The term "woke" has been completely distorted but the original meaning is simply to recognize societal (ie systemic) injustice and to recognize that there is such a thing as intergenerational trauma (slavery, specifically). You could also say that the Holocaust caused generational trauma.

But the parents of the baby boomers went through a lot too. First there was the Great Depression and what followed (eg the Dust Bowl for many). It was a decade of social insability and a lack of security. Then came WW2 and then they were the first generation to live under the threat of nuclear annihilation. That's what the baby boomers were born into. So you had baby boomers being raised by people with unresolved trauma (eg "housewife syndrome" [1]). This generation grew up to vote for Ronald Reagan and almost everything bad in today's society can be traced back to Reagan somehow.

This is of course a generalization but baby boomers are the most emotionally immature, traumatized, entitled generation who are terrified to die, easily manipulated and like the pharoahs of old seemingly want to take everythign with them when they die.

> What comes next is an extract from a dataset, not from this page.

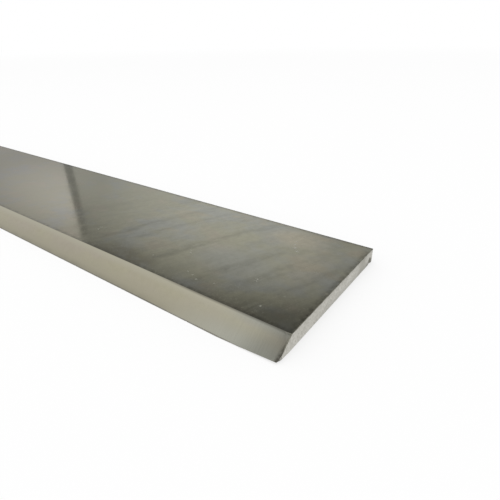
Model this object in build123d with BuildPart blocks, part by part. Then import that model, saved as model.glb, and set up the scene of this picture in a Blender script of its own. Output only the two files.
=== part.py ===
"""Planer knife: a long bar of hardened tool steel with one bevelled cutting edge.

The knife lies on its wide flat face. Millimetres, +Z up. The origin is the middle of that face,
X runs along the knife, Y runs across it from the cutting edge (-Y) to the back (+Y).
"""

import os
from math import radians, tan

from build123d import *

# The bar: length of the knife, width from cutting edge to back, and thickness.
KNIFE_LENGTH = 310.0
KNIFE_WIDTH = 35.0
KNIFE_THICKNESS = 3.0

# The ground edge: the bevel's angle to the wide face, and a narrow honed land below it.
BEVEL_ANGLE = 36.0
HONE_ANGLE = 52.0
HONE_HEIGHT = 0.16

# The two corners of the cutting edge are stoned off: how far along the edge, and across it.
CORNER_EASE_ALONG = 0.5
CORNER_EASE_ACROSS = 1.8

# The burr is taken off the back's long edges, and off the edges of both ends.
BACK_BREAK = 0.25
END_BREAK = 0.15

# One corner of the back is chipped: how far the chip reaches up, across and along from it.
CHIP_HEIGHT = 1.4
CHIP_WIDTH = 1.1
CHIP_LENGTH = 0.6

# Places that follow from the sizes.
edge_y = -KNIFE_WIDTH / 2
back_y = KNIFE_WIDTH / 2
end_x = KNIFE_LENGTH / 2
hone_top_y = edge_y + HONE_HEIGHT / tan(radians(HONE_ANGLE))
ridge_y = hone_top_y + (KNIFE_THICKNESS - HONE_HEIGHT) / tan(radians(BEVEL_ANGLE))

with BuildPart() as planer_knife:
    # Section across the knife: bar stock with the bevel and the honed land ground on it.
    with BuildSketch(Plane.YZ.offset(-end_x)) as section:
        with BuildLine() as section_outline:
            Polyline(
                (edge_y, 0),
                (back_y, 0),
                (back_y, KNIFE_THICKNESS),
                (ridge_y, KNIFE_THICKNESS),
                (hone_top_y, HONE_HEIGHT),
                close=True,
            )
        make_face()
        chamfer(section.vertices().group_by(Axis.X)[-1], length=BACK_BREAK)
    extrude(amount=KNIFE_LENGTH)

    # Outline from above: the cutting edge's corners are eased, and the back's are broken.
    with BuildSketch(Plane.XY) as plan:
        with BuildLine() as plan_outline:
            Polyline(
                (end_x - CORNER_EASE_ALONG, edge_y),
                (end_x, edge_y + CORNER_EASE_ACROSS),
                (end_x, back_y),
                (-end_x, back_y),
                (-end_x, edge_y + CORNER_EASE_ACROSS),
                (-end_x + CORNER_EASE_ALONG, edge_y),
                close=True,
            )
        make_face()
        chamfer(plan.vertices().group_by(Axis.Y)[-1], length=END_BREAK)
    extrude(amount=KNIFE_THICKNESS, mode=Mode.INTERSECT)

    # Outline from the side: the flat faces' end edges are broken.
    with BuildSketch(Plane.XZ.offset(-back_y)) as side:
        with Locations((0, KNIFE_THICKNESS / 2)):
            Rectangle(KNIFE_LENGTH, KNIFE_THICKNESS)
        chamfer(side.vertices(), length=END_BREAK)
    extrude(amount=KNIFE_WIDTH, mode=Mode.INTERSECT)

    # The chip leaves one slanting facet across the corner of the back, end and wide face.
    chip_plane = Plane(
        origin=(end_x, back_y, CHIP_HEIGHT),
        z_dir=(1 / CHIP_LENGTH, 1 / CHIP_WIDTH, -1 / CHIP_HEIGHT),
    )
    split(bisect_by=chip_plane, keep=Keep.BOTTOM)

planer_knife.part.label = "planer_knife"

os.makedirs("parts", exist_ok=True)
export_step(planer_knife.part, "parts/planer_knife.step")
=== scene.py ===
# %% [markdown]
# # A planer knife
#
# A planer knife is a bar of hardened high speed steel. Its two wide faces are ground flat, its ends
# are cut to length and left matt, and one long side is ground to a bevel, which a stone then hones
# to a cutting edge. There is little shape to look at, so the looks are all in the steel: how each
# surface was cut, how sharp its edges are left, and what the polished faces mirror.
#
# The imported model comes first. It is the fixed frame, in metres, and its box gives the main sizes.

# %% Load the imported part
import math

import bmesh
import bpy
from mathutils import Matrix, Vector, noise


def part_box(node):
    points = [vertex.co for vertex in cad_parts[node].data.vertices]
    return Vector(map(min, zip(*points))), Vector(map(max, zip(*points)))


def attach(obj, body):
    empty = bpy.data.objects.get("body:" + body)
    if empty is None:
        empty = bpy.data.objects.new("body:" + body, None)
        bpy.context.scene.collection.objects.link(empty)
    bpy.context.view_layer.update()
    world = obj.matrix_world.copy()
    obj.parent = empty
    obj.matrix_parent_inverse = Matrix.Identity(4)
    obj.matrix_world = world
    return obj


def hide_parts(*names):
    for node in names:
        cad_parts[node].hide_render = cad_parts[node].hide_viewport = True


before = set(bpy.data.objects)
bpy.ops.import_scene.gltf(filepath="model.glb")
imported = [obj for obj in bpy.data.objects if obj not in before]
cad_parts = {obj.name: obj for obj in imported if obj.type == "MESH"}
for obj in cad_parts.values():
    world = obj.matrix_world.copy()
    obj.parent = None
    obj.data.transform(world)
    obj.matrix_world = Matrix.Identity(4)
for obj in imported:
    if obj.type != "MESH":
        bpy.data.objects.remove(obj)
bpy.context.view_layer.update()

MM = 0.001
scene = bpy.context.scene
node_low, node_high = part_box("planer_knife")
LENGTH, WIDTH, THICKNESS = node_high - node_low
END_X = LENGTH / 2
EDGE_Y = -WIDTH / 2
BACK_Y = WIDTH / 2
TOP = THICKNESS / MM  # height of the upper face in millimetres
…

They were born into one of the greatest eras of wealth creation and did nothing but hoard and squander that opportunity while dismantling the systems that made it possible.

I envy the next generation because they will eventually get to live in a world where all the baby boomers are dead. The problem is that everything may be so screwed by then it might not matter.

[1]: https://ticktalkto.com/blog/the-housewife-syndrome

aaron695 - 2 hours ago

[dead]

nephihaha - 2 hours ago

[flagged]

rayiner - 2 hours ago

What’s childish is thinking that calling the Department of War by a euphemism changes what it is and always has been. The Department of “Defense” killed a bunch of people Korea, Vietnam, Iraq, Afghanistan, Syria, and countless minor actions. These bubbles of civilization we enjoy are built on adults killing a bunch of people, as necessary, to establish the order that allows more childish people to build social media websites.